* _YOUR GOAL_
Keep only the lines where "part" appears.

╔══

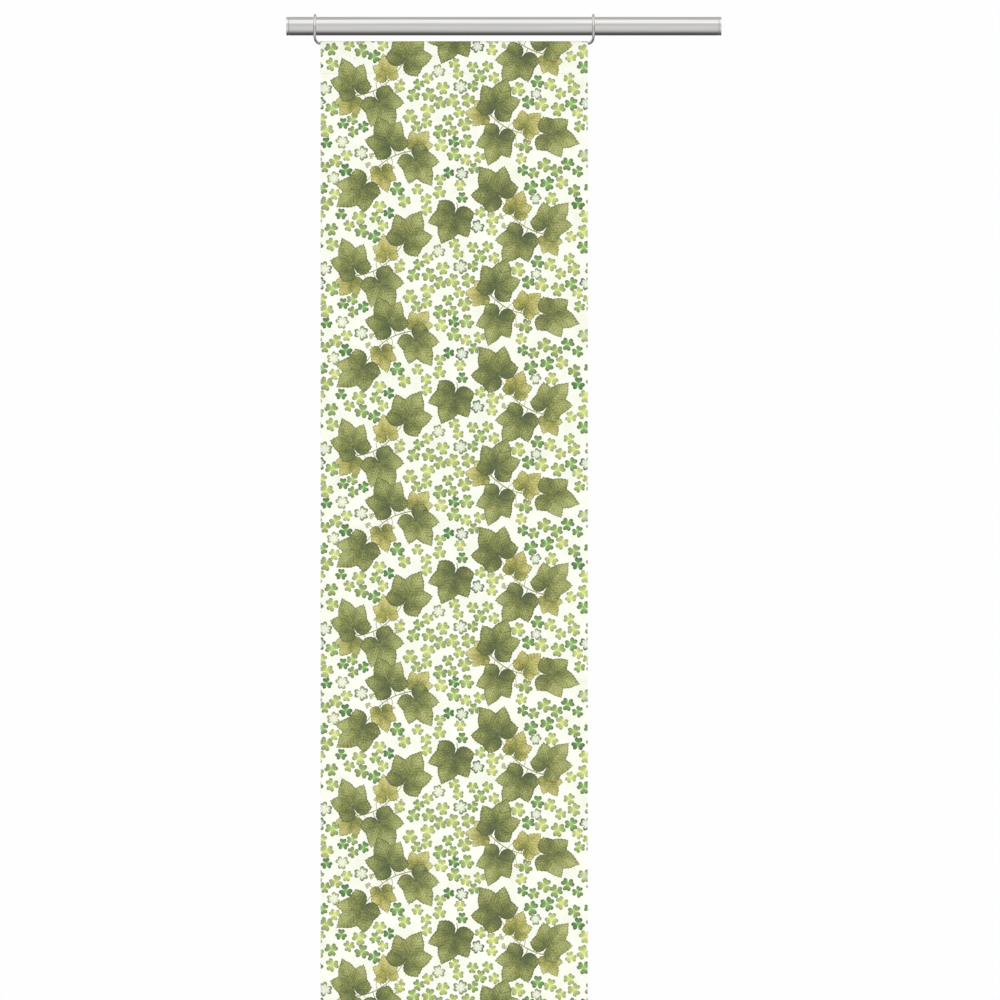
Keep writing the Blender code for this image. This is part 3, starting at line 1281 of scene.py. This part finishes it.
class CURTAIN_OT_caps(bpy.types.Operator):
    """Adds the two flat caps that plug the ends of the rod"""

    bl_idname = "curtain.caps"
    bl_label = "Rod caps"

    def execute(self, context):
        rod = context.scene.curtain.rod
        aluminium = turned_aluminium(rod.aluminium, rod.roughness)
        plug_radius = ROD_RADIUS - ROD_WALL - SEAT_GAP
        for node, (low, high) in CAP_BOXES.items():
            plug_length = high.x - low.x - CAP_THICKNESS
            if high.x < 0:
                outward = Vector((-1, 0, 0))
                cap = round_bar(low.x, low.x + CAP_THICKNESS)
            else:
                outward = Vector((1, 0, 0))
                cap = round_bar(high.x - CAP_THICKNESS, high.x)
            bpy.ops.object.transform_apply(location=True, rotation=True, scale=True)
            bpy.ops.object.mode_set(mode="EDIT")

            # The inner face gets a rounded shoulder and the plug that goes into the tube.
            select_facing(cap, -outward)
            bpy.ops.mesh.bevel(offset=SHOULDER_BREAK, segments=SHOULDER_STEPS, affect="EDGES")
            select_facing(cap, -outward)
            bpy.ops.mesh.inset(thickness=ROD_RADIUS - SHOULDER_BREAK - plug_radius)
            bpy.ops.mesh.extrude_region_move(TRANSFORM_OT_translate={"value": outward * -plug_length})

            # The outer face gets a shallow dish inside a ring.
            select_facing(cap, outward)
            bpy.ops.mesh.inset(thickness=FACE_RING)
            bpy.ops.mesh.extrude_region_move(TRANSFORM_OT_translate={"value": outward * -FACE_DISH})
            bpy.ops.object.mode_set(mode="OBJECT")
            break_edges(cap)
            finish_piece(cap, f"{node}_skin", [node], [aluminium])
        return {"FINISHED"}


# ---------------------------------------------------------------- the hanger


def bezier(start, start_handle, end_handle, end, steps):
    """Points of one cubic Bezier curve, without its start."""
    points = []
    for i in range(1, steps + 1):
        t = i / steps
        s = 1 - t
        point = start * s**3 + start_handle * 3 * s * s * t
        points.append(point + end_handle * 3 * s * t * t + end * t**3)
    return points


def hook_and_bend():
    """The centreline of the right-hand hook, from its free end behind the rod, over the top and
    down in front, and on through the bend to the end of the straight part."""
    top = WIRE_HIGH.z - WIRE_RADIUS
    radius = (top - WIRE_Z) / 2
    centre = top - radius
    plane = WIRE_HIGH.x - WIRE_RADIUS
    front_angle = math.acos((BEND_RISE + WIRE_Z - centre) / radius)
    points = []
    for i in range(ARC_STEPS + 1):
        angle = -HOOK_BACK_ANGLE + (front_angle + HOOK_BACK_ANGLE) * i / ARC_STEPS
        points.append(Vector((plane, -radius * math.sin(angle), centre + radius * math.cos(angle))))
    heading = Vector((0, -math.cos(front_angle), -math.sin(front_angle)))
    straight_end = Vector((HALF_WIDTH + BEND_OUTSET, 0, WIRE_Z))
    hook_handle = points[-1] + heading * HOOK_END_HANDLE
    straight_handle = straight_end + Vector((STRAIGHT_END_HANDLE, 0, 0))
    return points + bezier(points[-1], hook_handle, straight_handle, straight_end, BEND_STEPS)


def rounded_start(points):
    """(point, share of the wire's radius) pairs, with the first end rounded like a bead."""
    start, following = points[0], points[1]
    heading = (following - start).normalized()
    pairs = []
    for i in range(END_STEPS):
        angle = END_START_ANGLE + (math.pi / 2 - END_START_ANGLE) * i / END_STEPS
        pairs.append((start + heading * WIRE_RADIUS * (1 - math.cos(angle)), math.sin(angle)))
    rest = [point for point in points[1:] if (point - start).length > WIRE_RADIUS]
    return pairs + [(start + heading * WIRE_RADIUS, 1.0)] + [(point, 1.0) for point in rest]


class CURTAIN_OT_hanger(bpy.types.Operator):
    """Adds the hanger: one steel wire through the channel, with a hook over the rod at each end"""

    bl_idname = "curtain.hanger"
    bl_label = "Wire hanger"

    def execute(self, context):
        right = rounded_start(hook_and_bend())
        left = [(Vector((-point.x, point.y, point.z)), share) for point, share in right]
        route = left + right[::-1]
        curve = bpy.data.curves.new("hanger_wire", "CURVE")
        curve.dimensions = "3D"
        curve.bevel_depth = WIRE_RADIUS
        curve.bevel_resolution = WIRE_ROUNDNESS
        curve.use_fill_caps = True
        spline = curve.splines.new("POLY")
        spline.points.add(len(route) - 1)
        for target, (point, share) in zip(spline.points, route):
            target.co = (*point, 1)
            target.radius = share
        wire = bpy.data.objects.new("hanger_wire", curve)
        context.collection.objects.link(wire)
        choose(wire)
        bpy.ops.object.convert(target="MESH")
        wire = context.object
        finish_piece(wire, "hanger_wire", ["wire_hanger"], [drawn_wire()])
        hide_from_mirrors(wire)
        return {"FINISHED"}


# ---------------------------------------------------------------- the cloth


class CURTAIN_OT_panel(bpy.types.Operator):
    """Adds the printed cotton panel, with its open channel, its hem and its print"""

    bl_idname = "curtain.panel"
    bl_label = "Printed panel"

    def execute(self, context):
        settings = context.scene.curtain
        cloth = settings.cloth
        mesh, path = printed_sheet(cloth, settings.pattern)
        panel = bpy.data.objects.new("curtain_panel", mesh)
        context.collection.objects.link(panel)
        for reverse in (False, True):
            for ink in INKS:
                mesh.materials.append(printed_cotton(ink, reverse, settings))

        # The back face of each place gets the reverse of its own ink.
        apply_modifier(
            panel,
            "SOLIDIFY",
            thickness=cloth.thickness,
            offset=0,
            use_even_offset=True,
            material_offset=len(INKS),
        )
        finish_piece(panel, "curtain_panel", ["panel_cloth"], [])
        hide_from_mirrors(panel)
        return {"FINISHED"}


class CURTAIN_OT_stitches(bpy.types.Operator):
    """Adds the lockstitch that closes the channel and the hem, seen on both sides of the cloth"""

    bl_idname = "curtain.stitches"
    bl_label = "Stitches"

    def execute(self, context):
        cloth = context.scene.curtain.cloth
        path = ClothPath(cloth.thickness)
        clear_selection()
        bpy.ops.mesh.primitive_uv_sphere_add(
            segments=STITCH_SIDES, ring_count=STITCH_RINGS, radius=THREAD_RADIUS
        )
        first = context.object
        bpy.ops.object.mode_set(mode="EDIT")
        middle = (0, 0, 0)
        stretch = (STITCH_LENGTH / (2 * THREAD_RADIUS), THREAD_FLATNESS, 1)
        bpy.ops.transform.rotate(value=math.radians(90), orient_axis="Y", center_override=middle)
        bpy.ops.transform.resize(value=stretch, center_override=middle)
        bpy.ops.object.mode_set(mode="OBJECT")
        count = int((PANEL_WIDTH - 2 * STITCH_MARGIN) / STITCH_PITCH)
        apply_modifier(
            first,
            "ARRAY",
            count=count,
            use_relative_offset=False,
            use_constant_offset=True,
            constant_offset_displace=(STITCH_PITCH, 0, 0),
        )

        # The stitches lie in the cloth's front face and in the back face of its flap.
        front = -cloth.thickness / 2
        back = 1.5 * cloth.thickness + LAYER_GAP
        start = -(count - 1) * STITCH_PITCH / 2
        rows = []
        for z in (path.channel_seam - SEAM_WIDTH / 2, path.hem_seam - SEAM_WIDTH / 2):
            for y in (front - THREAD_SINK, back + THREAD_SINK):
                row = first.copy()
                row.data = first.data.copy()
                row.location = (start, y, z)
                context.collection.objects.link(row)
                rows.append(row)
        bpy.data.objects.remove(first)
        clear_selection()
        for row in rows:
            row.select_set(True)
        context.view_layer.objects.active = rows[0]
        bpy.ops.object.join()
        seams = rows[0]
        all_smooth = math.pi
        finish_piece(seams, "seam_stitches", [], [sewing_thread()], all_smooth)
        for vertex in seams.data.vertices:
            vertex.co.y += swing(vertex.co.x, vertex.co.z, path, cloth.wave)
        return {"FINISHED"}


# ---------------------------------------------------------------- the stage

# The studio's brightness by the angle from straight ahead of the panel, over the top to the
# back, or below the floor to the back.
STUDIO_ROUND = (
    # degrees, grey
    (-180, "#8c8c8c"),
    (-150, "#606060"),
    (-126, "#484848"),
    (-103, "#525252"),
    (-85, "#878787"),
    (-69, "#b2b2b2"),
    (-55, "#c2c2c2"),
    (-41, "#d0d0d0"),
    (-3, "#d0d0d0"),
    (9, "#c4c4c4"),
    (22, "#c6c6c6"),
    (35, "#e0e0e0"),
    (48, "#fafafa"),
    (62, "#f4f4f4"),
    (77, "#f4f4f4"),
    (94, "#bbbbbb"),
    (114, "#b0b0b0"),
    (180, "#b0b0b0"),
)
STUDIO_STRENGTH = 1.3
FLAG_STRENGTH = 0.4

# The fill light's grey, from straight down to straight up.
FILL_GREYS = (0.25, 0.75)

# How far to the side, from 0 to 1, the fill light and the dark flags start and are whole.
FILL_START = (0.25, 0.45)
FLAG_START = (0.8, 0.95)

SUN_SPREAD = math.radians(50)


def studio_world(world):
    """A near-white room to the camera. To everything else it is a soft studio gradient, with a
    fill light to either side that grows from below to above, and a dark flag beyond it."""
    world.use_nodes = True
    tree = world.node_tree
    tree.nodes.clear()
    direction = add(tree, "TexCoord", out="Generated")
    x, y, z = add(tree, "SeparateXYZ", [direction]).node.outputs
    ahead = add(tree, "Math", [y, -1.0], operation="MULTIPLY")
    angle = add(tree, "Math", [z, ahead], operation="ARCTAN2")
    share = add(tree, "MapRange", [angle, -math.pi, math.pi])
    stops = [((degrees + 180) / 360, grey) for degrees, grey in STUDIO_ROUND]
    gradient = add(tree, "ValToRGB", [share], stops=stops)
    sideways = add(tree, "Math", [x], operation="ABSOLUTE")
    beside = add(tree, "MapRange", [sideways, *FILL_START])
    fill = add(tree, "MapRange", [z, -1.0, 1.0, *FILL_GREYS])
    filled = {0: beside, 6: gradient, 7: fill}
    gradient = add(tree, "Mix", filled, out=2, data_type="RGBA", blend_type="LIGHTEN")
    strength = add(tree, "MapRange", [sideways, *FLAG_START, STUDIO_STRENGTH, FLAG_STRENGTH])
    soft = add(tree, "Background", [gradient, strength])
    white = add(tree, "Background", [(*srgb("#fefefe"), 1), 1.0])
    seen = add(tree, "LightPath", out="Is Camera Ray")
    both = add(tree, "MixShader", [seen, soft, white])
    add(tree, "OutputWorld", [both])


def soft_sun(name, strength, turns):
    """Adds a light as soft as a large window, turned by so many degrees about each axis."""
    light = bpy.data.lights.new(name, "SUN")
    light.energy = strength
    light.angle = SUN_SPREAD
    lamp = bpy.data.objects.new(name, light)
    lamp.rotation_euler = [math.radians(turn) for turn in turns]
    hide_from_mirrors(lamp)
    bpy.context.collection.objects.link(lamp)


class CURTAIN_OT_stage(bpy.types.Operator):
    """Adds the floor, the studio light and the camera"""

    bl_idname = "curtain.stage"
    bl_label = "Stage"

    def execute(self, context):
        scene, stage = context.scene, context.scene.curtain.stage
        clear_selection()
        bpy.ops.mesh.primitive_plane_add(
            size=stage.floor_size, location=(0, 0, CLOTH_LOW.z - stage.floor_gap)
        )
        floor = context.object
        bpy.ops.object.transform_apply(location=True, rotation=False, scale=False)
        floor.name = "studio_floor"
        hide_from_mirrors(floor)
        floor.data.materials.append(painted_floor())

        scene.world = bpy.data.worlds.new("studio")
        studio_world(scene.world)
        soft_sun("front_light", strength=0.7, turns=(60, 0, -25))
        soft_sun("back_light", strength=1.0, turns=(60, 0, 160))

        camera = bpy.data.cameras.new("camera")
        camera.sensor_width = 36
        camera.lens = camera.sensor_width * stage.camera_distance / stage.frame_width
        camera.clip_end = 100
        holder = bpy.data.objects.new("camera", camera)
        holder.location = (stage.camera_right, -stage.camera_distance, -stage.camera_drop)
        holder.rotation_euler = (math.radians(90), 0, 0)
        context.collection.objects.link(holder)
        scene.camera = holder
        scene.view_settings.view_transform = "Standard"
        return {"FINISHED"}


# ---------------------------------------------------------------- the add-on


class CURTAIN_PT_panel(bpy.types.Panel):
    """Lists the pieces of the curtain and its stage"""

    bl_idname = "CURTAIN_PT_panel"
    bl_label = "Panel curtain"
    bl_space_type = "VIEW_3D"
    bl_region_type = "UI"
    bl_category = "Curtain"

    def draw(self, context):
        settings = context.scene.curtain
        for operator in OPERATORS:
            self.layout.operator(operator.bl_idname)
        for group in (settings.cloth, settings.pattern, settings.rod, settings.stage):
            box = self.layout.box()
            for name in group.__annotations__:
                box.prop(group, name)


OPERATORS = (
    CURTAIN_OT_rod,
    CURTAIN_OT_caps,
    CURTAIN_OT_hanger,
    CURTAIN_OT_panel,
    CURTAIN_OT_stitches,
    CURTAIN_OT_stage,
)
CLASSES = (
    ClothSettings,
    PrintSettings,
    RodSettings,
    StageSettings,
    CurtainSettings,
    *OPERATORS,
    CURTAIN_PT_panel,
)


def register():
    for made in CLASSES:
        bpy.utils.register_class(made)
    bpy.types.Scene.curtain = PointerProperty(type=CurtainSettings)


def unregister():
    del bpy.types.Scene.curtain
    for made in reversed(CLASSES):
        bpy.utils.unregister_class(made)


def main():
    """Builds the curtain and its stage."""
    register()
    bpy.ops.curtain.rod()
    bpy.ops.curtain.caps()
    bpy.ops.curtain.hanger()
    bpy.ops.curtain.panel()
    bpy.ops.curtain.stitches()
    bpy.ops.curtain.stage()
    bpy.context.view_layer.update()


if __name__ == "__main__":
    main()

╚══

* _ANSWER IN FULL_
Keep writing the Blender code for this image. This is part 3, starting at line 1281 of scene.py. This part finishes it.
    down in front, and on through the bend to the end of the straight part."""